The first big recommendation to address that is a Charter of the Union, to be passed as a Westminster statute with consent from the devolved legislatures, and setting out key principles for the working of a devolved union.  These draw on what already applies – they include such principles as respect for democracy, the rule of law, autonomy of each government and comity and respect for each other in their dealings with each other.  Subsidiarity and social solidarity are also key principles for the Charter of the Union.

The Charter would accompany the specific devolution statutes for Scotland, Wales and Northern Ireland, so they would need to be construed in accordance with it and its principles would govern further considerations of devolution – and indeed changes at UK level.  It would therefore set out a clearer constitutional framework for the UK as a whole, rather than the current ad hoc approach to three distinct arrangements plus an evolving pattern for England.  This might be a staging-post to a written constitution, but it would certainly put the UK’s territorial constitution at the forefront of its constitutional debates over the coming years.

The second major recommendation relates to funding arrangements.  The review is clear that the Barnett formula has had its day.  It does not deliver equity between the various parts of the UK.  It does result in a number of unintended policy spillovers between England and the devolved tier of government, and it gives the Treasury a huge degree of control and scope to make subjective judgements about how the UK’s finances as a whole work.  These are incompatible with the sort of devolved Union that the UK has become, and will only become worse.  The block grant will become increasingly subjective as adjustments are made to allow for devolved tax capacity, to pay for devolved welfare functions in Scotland, and by application of the ‘no detriment’ rule intended to help separate tax policy decisions by both devolved and UK governments (both the subject of forthright criticism by the Scottish Parliament’s Devolution (Further Powers) Committee).  This ‘multiple black box’ approach will become a source of nothing but disagreement and intergovernmental tension.

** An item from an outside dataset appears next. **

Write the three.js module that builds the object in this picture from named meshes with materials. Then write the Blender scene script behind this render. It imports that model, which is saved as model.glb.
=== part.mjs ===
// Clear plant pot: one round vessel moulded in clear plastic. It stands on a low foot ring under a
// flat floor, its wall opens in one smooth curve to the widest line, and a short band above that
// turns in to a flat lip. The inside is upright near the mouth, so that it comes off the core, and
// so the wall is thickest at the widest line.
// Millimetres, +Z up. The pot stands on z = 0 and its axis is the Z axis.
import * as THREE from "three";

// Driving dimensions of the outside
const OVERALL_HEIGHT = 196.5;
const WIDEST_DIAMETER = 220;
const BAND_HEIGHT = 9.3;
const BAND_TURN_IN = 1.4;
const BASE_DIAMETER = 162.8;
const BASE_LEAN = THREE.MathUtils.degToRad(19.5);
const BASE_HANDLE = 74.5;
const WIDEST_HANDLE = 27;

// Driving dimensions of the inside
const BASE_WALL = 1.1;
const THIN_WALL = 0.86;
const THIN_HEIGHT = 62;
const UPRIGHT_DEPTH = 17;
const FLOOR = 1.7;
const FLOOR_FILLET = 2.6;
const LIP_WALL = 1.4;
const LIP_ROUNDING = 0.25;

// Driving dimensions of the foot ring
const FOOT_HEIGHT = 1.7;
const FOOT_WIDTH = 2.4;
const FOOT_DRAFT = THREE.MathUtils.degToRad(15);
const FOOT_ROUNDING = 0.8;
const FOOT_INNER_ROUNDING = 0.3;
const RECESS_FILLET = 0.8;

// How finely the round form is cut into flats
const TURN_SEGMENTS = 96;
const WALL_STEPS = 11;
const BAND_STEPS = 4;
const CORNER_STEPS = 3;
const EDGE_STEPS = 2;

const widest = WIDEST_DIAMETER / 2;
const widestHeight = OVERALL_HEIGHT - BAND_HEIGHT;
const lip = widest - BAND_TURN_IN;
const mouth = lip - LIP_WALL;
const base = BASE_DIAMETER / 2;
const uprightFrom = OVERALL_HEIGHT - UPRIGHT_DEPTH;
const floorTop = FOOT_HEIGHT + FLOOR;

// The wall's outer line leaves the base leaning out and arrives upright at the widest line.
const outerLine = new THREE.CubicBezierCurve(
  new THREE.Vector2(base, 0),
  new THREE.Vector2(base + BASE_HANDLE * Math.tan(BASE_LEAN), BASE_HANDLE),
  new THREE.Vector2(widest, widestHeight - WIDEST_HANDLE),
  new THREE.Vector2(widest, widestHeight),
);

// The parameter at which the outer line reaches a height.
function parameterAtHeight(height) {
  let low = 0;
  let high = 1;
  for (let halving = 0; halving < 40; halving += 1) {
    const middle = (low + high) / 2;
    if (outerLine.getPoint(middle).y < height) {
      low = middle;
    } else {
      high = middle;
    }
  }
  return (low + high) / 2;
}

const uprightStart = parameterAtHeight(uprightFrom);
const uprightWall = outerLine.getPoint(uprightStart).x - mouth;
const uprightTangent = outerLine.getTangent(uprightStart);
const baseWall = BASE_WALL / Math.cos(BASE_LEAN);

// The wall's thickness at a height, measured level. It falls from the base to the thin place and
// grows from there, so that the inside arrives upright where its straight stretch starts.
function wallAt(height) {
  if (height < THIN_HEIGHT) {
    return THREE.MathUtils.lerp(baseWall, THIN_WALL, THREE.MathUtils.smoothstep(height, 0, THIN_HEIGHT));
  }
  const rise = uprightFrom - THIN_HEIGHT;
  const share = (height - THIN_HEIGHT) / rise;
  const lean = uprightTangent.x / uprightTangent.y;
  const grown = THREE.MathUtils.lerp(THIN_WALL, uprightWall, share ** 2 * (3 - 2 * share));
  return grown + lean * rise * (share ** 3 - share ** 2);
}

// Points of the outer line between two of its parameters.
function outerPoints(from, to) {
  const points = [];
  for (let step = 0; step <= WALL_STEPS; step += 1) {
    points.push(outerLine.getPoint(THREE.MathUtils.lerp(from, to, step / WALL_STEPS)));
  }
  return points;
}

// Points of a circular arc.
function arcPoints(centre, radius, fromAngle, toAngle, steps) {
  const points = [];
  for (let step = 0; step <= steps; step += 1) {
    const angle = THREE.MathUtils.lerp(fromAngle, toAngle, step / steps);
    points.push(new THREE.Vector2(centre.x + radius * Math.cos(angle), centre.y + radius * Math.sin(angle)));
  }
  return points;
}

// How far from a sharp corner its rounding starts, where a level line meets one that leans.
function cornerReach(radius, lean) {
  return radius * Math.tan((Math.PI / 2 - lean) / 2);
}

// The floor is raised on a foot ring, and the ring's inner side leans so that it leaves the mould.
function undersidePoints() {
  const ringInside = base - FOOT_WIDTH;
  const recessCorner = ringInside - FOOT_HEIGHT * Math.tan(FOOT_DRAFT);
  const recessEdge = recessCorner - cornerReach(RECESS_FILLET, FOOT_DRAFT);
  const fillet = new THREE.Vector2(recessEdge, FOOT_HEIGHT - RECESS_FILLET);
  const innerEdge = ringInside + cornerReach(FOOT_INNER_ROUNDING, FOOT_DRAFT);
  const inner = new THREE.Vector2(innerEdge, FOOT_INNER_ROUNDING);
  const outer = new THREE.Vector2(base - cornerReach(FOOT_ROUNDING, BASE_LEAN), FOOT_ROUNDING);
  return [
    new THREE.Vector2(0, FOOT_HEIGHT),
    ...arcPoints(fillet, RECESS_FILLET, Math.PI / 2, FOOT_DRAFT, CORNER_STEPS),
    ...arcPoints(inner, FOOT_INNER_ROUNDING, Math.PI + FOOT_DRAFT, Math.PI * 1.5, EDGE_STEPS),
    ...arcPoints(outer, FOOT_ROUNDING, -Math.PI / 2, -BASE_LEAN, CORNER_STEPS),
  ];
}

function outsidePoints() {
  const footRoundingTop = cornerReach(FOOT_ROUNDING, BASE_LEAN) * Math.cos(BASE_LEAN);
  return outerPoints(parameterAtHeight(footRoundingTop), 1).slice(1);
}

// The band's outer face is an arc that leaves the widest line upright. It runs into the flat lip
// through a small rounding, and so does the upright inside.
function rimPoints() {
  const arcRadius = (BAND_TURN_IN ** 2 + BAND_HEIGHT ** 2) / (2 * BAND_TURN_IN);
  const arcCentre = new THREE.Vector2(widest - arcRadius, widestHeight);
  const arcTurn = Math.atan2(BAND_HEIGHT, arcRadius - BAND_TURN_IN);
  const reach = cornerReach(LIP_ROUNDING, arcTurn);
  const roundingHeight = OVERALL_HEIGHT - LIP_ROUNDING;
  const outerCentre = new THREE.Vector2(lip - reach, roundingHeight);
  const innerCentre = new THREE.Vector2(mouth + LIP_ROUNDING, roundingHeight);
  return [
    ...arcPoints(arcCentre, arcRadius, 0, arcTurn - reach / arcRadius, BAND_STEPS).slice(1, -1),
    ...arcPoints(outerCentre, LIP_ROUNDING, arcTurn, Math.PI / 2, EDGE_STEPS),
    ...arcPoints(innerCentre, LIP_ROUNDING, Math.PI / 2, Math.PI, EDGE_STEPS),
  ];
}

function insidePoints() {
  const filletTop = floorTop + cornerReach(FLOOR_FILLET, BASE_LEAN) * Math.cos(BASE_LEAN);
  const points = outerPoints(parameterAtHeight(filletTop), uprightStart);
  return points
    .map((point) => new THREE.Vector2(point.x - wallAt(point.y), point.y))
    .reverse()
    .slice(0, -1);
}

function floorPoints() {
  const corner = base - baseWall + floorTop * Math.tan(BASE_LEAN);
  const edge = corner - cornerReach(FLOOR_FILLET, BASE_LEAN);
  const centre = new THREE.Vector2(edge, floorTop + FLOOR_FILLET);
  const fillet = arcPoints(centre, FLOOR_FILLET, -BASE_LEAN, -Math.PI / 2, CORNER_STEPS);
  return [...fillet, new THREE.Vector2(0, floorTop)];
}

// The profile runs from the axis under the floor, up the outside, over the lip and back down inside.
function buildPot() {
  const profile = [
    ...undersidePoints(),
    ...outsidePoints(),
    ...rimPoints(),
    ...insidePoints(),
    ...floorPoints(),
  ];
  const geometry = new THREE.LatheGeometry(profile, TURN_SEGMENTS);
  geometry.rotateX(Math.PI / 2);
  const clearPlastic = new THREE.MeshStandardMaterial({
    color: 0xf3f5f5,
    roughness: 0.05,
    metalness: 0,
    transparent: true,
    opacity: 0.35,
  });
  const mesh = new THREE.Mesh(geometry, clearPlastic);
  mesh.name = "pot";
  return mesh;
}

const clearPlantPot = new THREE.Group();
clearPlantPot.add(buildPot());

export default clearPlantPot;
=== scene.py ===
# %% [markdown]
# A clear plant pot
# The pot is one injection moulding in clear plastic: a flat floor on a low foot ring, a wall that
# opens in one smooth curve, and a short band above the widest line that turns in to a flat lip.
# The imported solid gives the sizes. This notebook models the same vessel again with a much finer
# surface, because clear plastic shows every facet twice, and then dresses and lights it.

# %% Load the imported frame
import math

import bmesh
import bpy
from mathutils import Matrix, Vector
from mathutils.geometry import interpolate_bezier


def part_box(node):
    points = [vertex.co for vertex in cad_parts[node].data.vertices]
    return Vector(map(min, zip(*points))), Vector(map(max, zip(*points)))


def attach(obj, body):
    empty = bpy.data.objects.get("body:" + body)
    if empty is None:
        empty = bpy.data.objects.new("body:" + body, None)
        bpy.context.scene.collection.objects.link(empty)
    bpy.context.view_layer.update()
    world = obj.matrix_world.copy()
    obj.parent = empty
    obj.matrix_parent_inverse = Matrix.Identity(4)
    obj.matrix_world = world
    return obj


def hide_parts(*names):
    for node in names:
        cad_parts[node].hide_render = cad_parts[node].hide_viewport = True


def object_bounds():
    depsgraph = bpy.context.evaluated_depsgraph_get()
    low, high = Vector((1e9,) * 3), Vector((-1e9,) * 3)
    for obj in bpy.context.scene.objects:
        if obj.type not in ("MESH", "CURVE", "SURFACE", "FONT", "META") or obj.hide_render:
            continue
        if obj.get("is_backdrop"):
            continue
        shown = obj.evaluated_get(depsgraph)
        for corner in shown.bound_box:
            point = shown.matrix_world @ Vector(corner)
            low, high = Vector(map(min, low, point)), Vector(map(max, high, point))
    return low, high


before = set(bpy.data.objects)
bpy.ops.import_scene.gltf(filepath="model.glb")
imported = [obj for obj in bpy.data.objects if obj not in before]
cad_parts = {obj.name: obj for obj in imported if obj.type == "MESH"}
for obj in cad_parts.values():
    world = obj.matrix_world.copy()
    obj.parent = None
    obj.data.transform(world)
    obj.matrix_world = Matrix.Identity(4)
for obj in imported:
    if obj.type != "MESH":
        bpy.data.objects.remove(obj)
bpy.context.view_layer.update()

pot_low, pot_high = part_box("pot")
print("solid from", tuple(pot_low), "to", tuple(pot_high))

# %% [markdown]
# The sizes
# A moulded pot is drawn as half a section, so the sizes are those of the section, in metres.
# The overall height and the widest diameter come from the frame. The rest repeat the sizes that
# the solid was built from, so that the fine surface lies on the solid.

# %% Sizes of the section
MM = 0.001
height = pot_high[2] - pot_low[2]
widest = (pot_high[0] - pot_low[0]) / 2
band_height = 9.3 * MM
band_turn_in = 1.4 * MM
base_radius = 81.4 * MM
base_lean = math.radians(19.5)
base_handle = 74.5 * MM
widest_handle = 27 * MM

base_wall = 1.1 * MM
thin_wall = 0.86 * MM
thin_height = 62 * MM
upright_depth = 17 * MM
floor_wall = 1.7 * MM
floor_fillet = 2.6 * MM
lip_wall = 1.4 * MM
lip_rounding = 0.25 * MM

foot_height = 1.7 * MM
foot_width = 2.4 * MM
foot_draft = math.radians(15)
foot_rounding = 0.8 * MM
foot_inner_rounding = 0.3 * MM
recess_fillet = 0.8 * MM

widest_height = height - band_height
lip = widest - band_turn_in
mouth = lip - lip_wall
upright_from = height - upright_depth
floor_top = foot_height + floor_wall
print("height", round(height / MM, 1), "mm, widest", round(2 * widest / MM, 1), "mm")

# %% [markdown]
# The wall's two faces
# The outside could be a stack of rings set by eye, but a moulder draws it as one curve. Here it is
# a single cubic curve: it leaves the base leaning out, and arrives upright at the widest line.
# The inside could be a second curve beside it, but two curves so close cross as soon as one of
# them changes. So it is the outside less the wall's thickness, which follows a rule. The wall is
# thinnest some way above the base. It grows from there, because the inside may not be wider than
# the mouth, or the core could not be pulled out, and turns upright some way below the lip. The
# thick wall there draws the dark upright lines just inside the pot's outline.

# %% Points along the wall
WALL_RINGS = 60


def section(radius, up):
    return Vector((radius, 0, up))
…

The Commission’s proposals entail reform of the UK’s devolution finance arrangements, of the easy parts as soon as practicable and of the more difficult ones over time.  The machinery needs an independent, impartial body to advise on financial matters and calculations.  There also needs to be an effective way of resolving disagreements and disputes when they arise, rather than ones that leave the initiative in the hands of the UK Government as at present.  And the block grant arrangements need to be put on a statutory basis rather than resting on a Treasury ‘Statement of Funding Policy’, and be subject to external scrutiny and audit

Linked to this is the need for a wider debate about welfare and the Union; how much the Union is responsible for delivering social solidarity and how, and the ways this relates to the arrangements for funding devolution.  This political choice has such wide-reaching effects it needs to be explicitly debated, not implied by other decisions.

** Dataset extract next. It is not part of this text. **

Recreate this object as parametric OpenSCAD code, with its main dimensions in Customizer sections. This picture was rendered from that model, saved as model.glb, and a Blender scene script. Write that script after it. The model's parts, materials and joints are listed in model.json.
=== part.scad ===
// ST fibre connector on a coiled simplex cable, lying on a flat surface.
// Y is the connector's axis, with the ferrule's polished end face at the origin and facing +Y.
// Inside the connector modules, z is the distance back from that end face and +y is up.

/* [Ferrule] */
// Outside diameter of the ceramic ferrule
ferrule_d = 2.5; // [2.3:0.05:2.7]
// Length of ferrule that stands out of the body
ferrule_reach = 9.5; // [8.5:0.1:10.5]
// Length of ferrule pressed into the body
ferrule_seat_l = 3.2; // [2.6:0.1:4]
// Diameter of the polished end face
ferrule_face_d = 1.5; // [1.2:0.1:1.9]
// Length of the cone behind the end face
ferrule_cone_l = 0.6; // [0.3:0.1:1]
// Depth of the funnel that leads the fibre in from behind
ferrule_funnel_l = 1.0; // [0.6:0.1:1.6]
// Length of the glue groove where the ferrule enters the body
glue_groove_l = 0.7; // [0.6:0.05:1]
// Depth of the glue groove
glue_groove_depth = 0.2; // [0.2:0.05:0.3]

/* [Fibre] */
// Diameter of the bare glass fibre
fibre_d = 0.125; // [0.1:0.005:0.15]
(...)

The third major recommendation relates to ‘English votes for English laws’.  The report supports the principle that bills or provisions which satisfy the McKay Commission’s test of having a ‘separate and distinct effect’ for England should be subject to consideration by English MPs alone, within the House of Commons.  The problem will come with identifying what these bills are.  The government of the day may have a view about this, but ultimately deciding this will have to be a job for someone with authority and expertise or access to it, so probably the Commons Speaker.  It will need to take into account not only the policy implications of a decision about health, education or policing, but also the financial implications.  This will be tricky, and is an argument for both disentangling devolved and non-devolved finances and for separating the way finances and policy are considered within Parliament.

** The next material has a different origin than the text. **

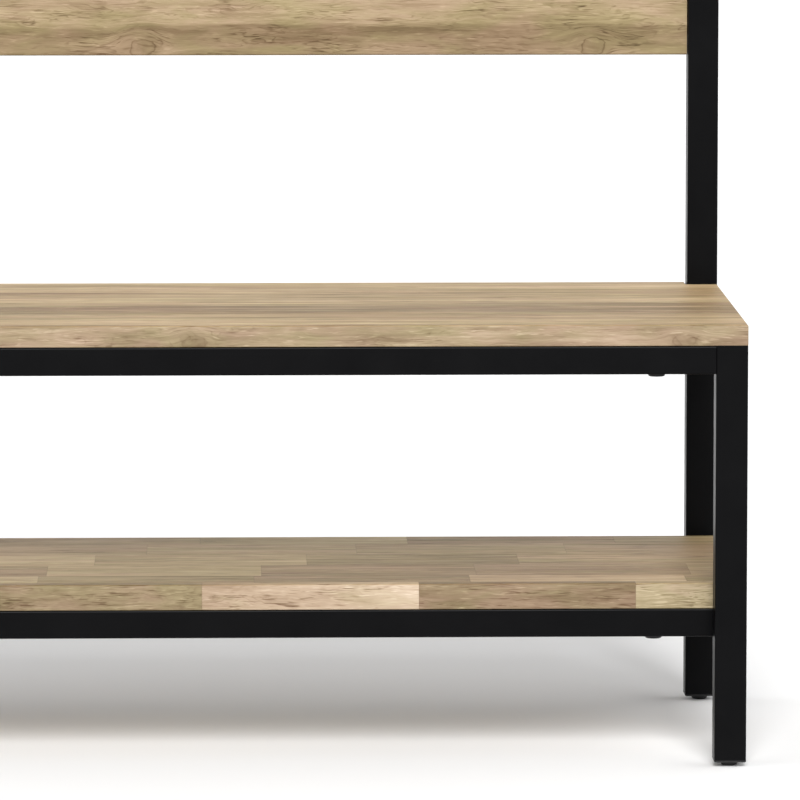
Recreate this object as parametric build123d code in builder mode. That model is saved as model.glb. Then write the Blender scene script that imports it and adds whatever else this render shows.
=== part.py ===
from build123d import *
import os

# Entryway bench: a black steel frame that carries a wooden seat, a wooden shelf and a back rail.
# The origin is on the floor under the middle of the bench. +X runs along the bench towards the
# right end, -Y is the front and +Z is up. All sizes are in millimetres.

# ---- Overall sizes ----
bench_width = 1066.0
bench_depth = 461.0
bench_height = 864.0
seat_height = 445.0
shelf_height = 181.5

# ---- Steel tube ----
leg_size = 32.0
rail_size = 28.5
tube_wall = 1.5
tube_corner = 2.0

# ---- Boards ----
seat_thickness = 21.0
seat_rear_setback = 5.0
shelf_thickness = 25.5
shelf_rear_gap = 32.0
back_rail_thickness = 21.0
back_rail_height = 150.0
back_rail_below_top = 27.0
board_rounding = 2.0
board_gap = 1.0

# ---- Tabs and screws that hold the back rail ----
tab_width = 35.0
tab_height = 110.0
tab_thickness = 3.0
tab_setback = 2.0
screw_radius = 2.2
screw_length = 16.0
screw_head_radius = 4.5
screw_head_height = 1.9
screw_pitch = 70.0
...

The fourth major set of recommendations relate to the UK Government, and particularly Whitehall. Whitehall needs to pay much more attention to devolution concerns; it needs to ensure that the machinery of intergovernmental co-ordination actually works; and it needs to reinforce ministerial capacity.  The last is a strong reason for a single Secretary of State for the Nations and Regions, or for the Union.  The absence of an effective overview at ministerial level has made the disjointed structure of the UK much worse.  Without much greater care about what devolution means, and the relationship between devolved and non-devolved functions, it will be impossible to distinguish between devolved and non-devolved financial matters or between legislation that has a ‘separate and distinct’ effect for England and that which does not.  Treating devolution as some sort of add-on or variation from an English ‘norm’ has also had its day.

In September 2014, Scottish voters chose to stay in a reformed Union rather than leave it.  There is strong public support for greater self-government in Wales and England as well.  Northern Ireland, as part of the Union, needs and deserves a system that works effectively.  The Commission’s proposals are designed to lay the groundwork for a union that delivers on those demands.